ABSTRACT

This book has identified a continuum for women’s letters as life writing extending from Charlotte Barrett’s Diary and Letters of Burney (1842–6) and Gaskell’s Life of Charlotte Brontë (1857) through Llanover’s Autobiography and Correspondence of Mary Delany (1861–2) to the Winkworths’ Letters and Memorials (1883), Brabourne’s Letters of Austen (1884) and Cross’s Life of Eliot (1885). This chapter takes three approaches to reading the afterlives of these six texts. The chapter first explores the immediate evolution of letters as life writing using the ‘Lives’ of Christina Rossetti by Ellen A. Proctor (1895), Mackenzie Bell (1898) and William Michael Rossetti (1908). The discussion identifies Rossetti’s use of epistolary techniques and the diary form in Time Flies (1885).

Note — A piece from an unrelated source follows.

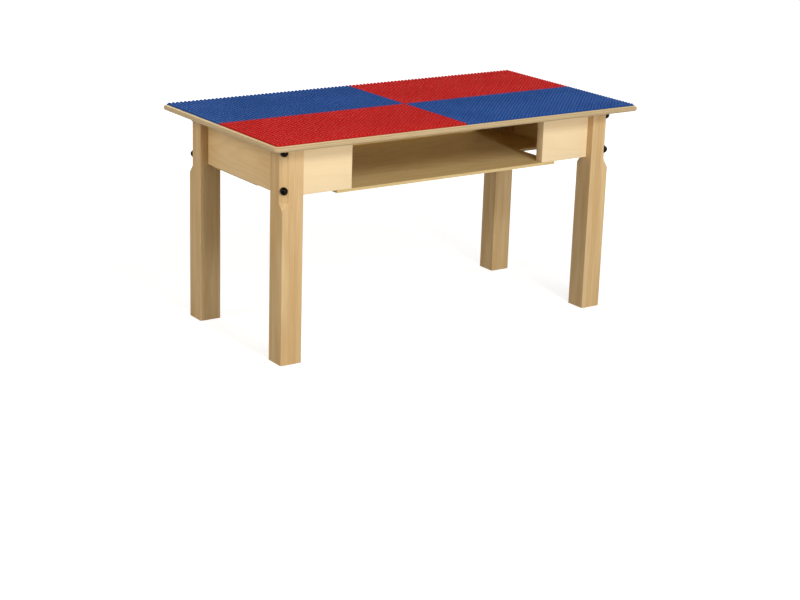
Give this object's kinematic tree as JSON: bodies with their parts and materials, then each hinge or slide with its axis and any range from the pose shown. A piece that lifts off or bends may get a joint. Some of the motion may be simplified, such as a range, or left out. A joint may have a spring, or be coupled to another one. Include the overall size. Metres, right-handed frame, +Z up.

The chapter then uses information laid out in an Appendix to identify revised and modern collection projects that form the textual afterlives of the six texts, including the work of Clement Shorter, Reginald Brimley Johnson and the Burney Centre. The chapter finally introduces hidden or tangential lives including those of Barrett and Gaskell, as well as those of the Winkworth family and Gaskell’s daughters, that have emerged from letter-writing evidence in the wake of these new collections.